I've attached the output of openSeaChest_Info -d /dev/sdi -i, openSeaChest_Format -d /dev/sdi --showSupportedFormats, and openSeaChest_Format -d /dev/sdi --setSectorSize=4096 --confirm this-will-erase-data-and-may-render-the-drive-inoperable.

sdi-info.txt sdi-supportedformats.txt sdi-format.txt

The linked issue has a workaround (execute the sector reconfig from a different system without all the LSI, Supermicro and SAS<>SATA stuff in the chain), so really I'm filing this issue to ask: is there any more data I could provide you to get to get more insight into this issue? Given that I can apparently reproduce it, and I'm going to be doing destructive burn-in on these drives for a few days, I can run debug commands and invasive drive changes without harming data.

danderson commented 1 year ago

Reproducing relevant info from #79, so people don't have to go digging: in that bug the reporter had a Supermicro X11DPH-T motherboard, and the same Supermicro AOC-S3008L-L8e HBA as me. No info on the backplane in that bug, but given Supermicro's product lineup, it seems likely that it's the same expander backplane as my system, since those boards don't change much even between different server models.

danderson commented 1 year ago

One more datapoint: I moved one of the drives to an older Supermicro server with a SAS2 storage chain, and I was able to change the sector size there successfully. Listing the hardware in that server too, just in case the A/B datapoints help:

This server is a franken-machine assembled from a used chassis+backplane, motherboard and HBA. This is not a configuration sold by Supermicro directly (whereas the one in my original report, afaik, is).

vonericsen commented 12 months ago

Hi @danderson, Thanks for the logs, I will take a look and see if I find something else that might help track this down. While debugging #79, I asked Seagate's engineer who works with Supermicro to test the Supermicro hardware we have and he could not repeat it. Seagate's engineer asked Supermicro's lab to also see if they could repeat this issue, but we never got it to repeat with the same hardware that was reported in that issue...so we really do not know what the issue is.
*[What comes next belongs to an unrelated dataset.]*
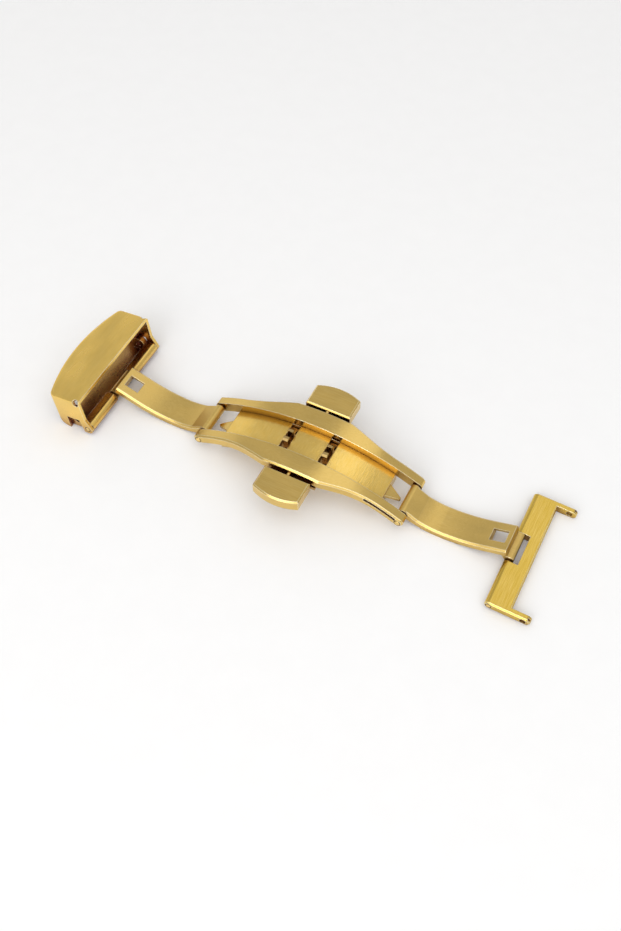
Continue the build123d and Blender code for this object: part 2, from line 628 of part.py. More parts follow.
def strap_plate():
    """Right end plate: a bar with a slot for the arm, and two lugs for a spring bar."""
    half = END_BARREL_RADIUS
    solid = hinge_edge_bar(STRAP_PLATE_DEPTH, STRAP_PLATE_HALF_WIDTH, half)
    for side in (-1, 1):
        y0 = side * STRAP_PLATE_HALF_WIDTH
        y1 = side * (STRAP_PLATE_HALF_WIDTH - LUG_THICKNESS)
        solid += slab(0, LUG_REACH - half, y0, y1, -half, half)
        solid += rod_y(LUG_REACH - half, 0, half, y0, y1)
    solid = chamfer(strap_plate_rim(solid), STRAP_PLATE_BEVEL)
    solid -= slab(-OVERRUN, SLOT_REACH, -SLOT_HALF_WIDTH, SLOT_HALF_WIDTH, -OVERRUN, OVERRUN)
    solid -= rod_y(0, 0, END_PIN_RADIUS, -STRAP_PLATE_HALF_WIDTH, STRAP_PLATE_HALF_WIDTH)
    for side in (-1, 1):
        solid -= pin_ring(0, 0, END_PIN_RADIUS, side * STRAP_PLATE_HALF_WIDTH)
        notch_y = side * (STRAP_PLATE_HALF_WIDTH - LUG_NOTCH_INSET)
        solid -= slab(LUG_NOTCH_REACH, LUG_REACH + OVERRUN, notch_y, notch_y - side * LUG_NOTCH_WIDTH,
                      half - LUG_NOTCH_DEPTH, half + OVERRUN)
    solid -= rod_y(SPRING_BAR_REACH, 0, SPRING_BAR_HOLE_RADIUS,
                   -STRAP_PLATE_HALF_WIDTH - OVERRUN, STRAP_PLATE_HALF_WIDTH + OVERRUN)
    return at_right_end(solid)


def strap_plate_rim(solid):
    """Straight top edges of the bar's outer side and of both ends."""
    half = END_BARREL_RADIUS
    rim = []
    for edge in solid.edges().filter_by(GeomType.LINE):
        middle = edge.position_at(MIDDLE_SHARE)
        top = abs(middle.Z - half) < RUNNING_FIT
        end = abs(abs(middle.Y) - STRAP_PLATE_HALF_WIDTH) < RUNNING_FIT
        outer = abs(middle.X - STRAP_PLATE_DEPTH) < RUNNING_FIT and abs(middle.Y) < RUNNING_FIT
        if top and (end or outer):
            rim.append(edge)
    return rim


def right_end_pin():
    half = STRAP_PLATE_HALF_WIDTH
    return at_right_end(rod_y(0, 0, END_PIN_RADIUS, -half, half))


def buckle_base():
    """Left base: a round-edged block about the pin, a thin web and an ear at each side."""
    solid = hinge_edge_bar(BASE_BLOCK_REACH, BASE_HALF_WIDTH, BASE_BARREL_RADIUS)
    solid += slab(0, BASE_WEB_REACH, -BASE_HALF_WIDTH, BASE_HALF_WIDTH,
                  -BASE_WEB_DROP, BASE_WEB_THICKNESS - BASE_WEB_DROP)
    for side in (-1, 1):
        y0 = side * BASE_HALF_WIDTH
        y1 = side * (BASE_HALF_WIDTH - EAR_THICKNESS)
        solid += rod_y(EAR_BAR_REACH, EAR_BAR_RISE, EAR_RADIUS, y0, y1)
        solid += slab(BASE_BLOCK_REACH, EAR_BAR_REACH + EAR_RADIUS, y0, y1, -BASE_WEB_DROP, EAR_BAR_RISE)
    solid -= slab(-OVERRUN, SLOT_REACH, -SLOT_HALF_WIDTH, SLOT_HALF_WIDTH, -OVERRUN, OVERRUN)
    solid -= rod_y(0, 0, END_PIN_RADIUS, -BASE_HALF_WIDTH, BASE_HALF_WIDTH)
    solid -= rod_y(EAR_BAR_REACH, EAR_BAR_RISE, SPRING_BAR_HOLE_RADIUS,
                   -BASE_HALF_WIDTH - OVERRUN, BASE_HALF_WIDTH + OVERRUN)
    return at_left_end(solid)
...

danderson commented 11 months ago

Thanks for taking a look! I don't envy having to track this through all the layers to find where things are going wrong.

I filed this purely in case it provides additional clues, or if I can provide further data about the configuration that wasn't working. If that's not the case, then I'm happy to close this bug as there's only so much digging that's possible across multiple vendors like this.

vonericsen commented 11 months ago

I reviewed the logs and I cannot figure out what would be wrong right now. Everything is being populated in the command correctly according to the specifications.

I've asked to see if someone in Seagate's firmware group can help me understand the spec's abort reason "the device is unable to complete processing of the command" to see if that can help me track it back to a feature interaction or something else in the firmware that I may be able to control. The other cases for the command abort from the spec are not the issue since the fields are all being filled in properly (unless for some reason the HBA firmware is filtering them out on the bus, but you would need a bus trace to see this).

The only other thing I can think of while I dig backwards is have you tried updating the HBA firmware at all? I'm not sure if it will fix it, but sometimes updating HBA firmware resolves odd things like this. In #111, updating the HBA firmware resolved a strange bug where the drive was not going into the idle or standby modes like it should. Maybe there is something similar going on here and causing the drive to think it cannot do the fast format right now because of some other bus activity from the HBA.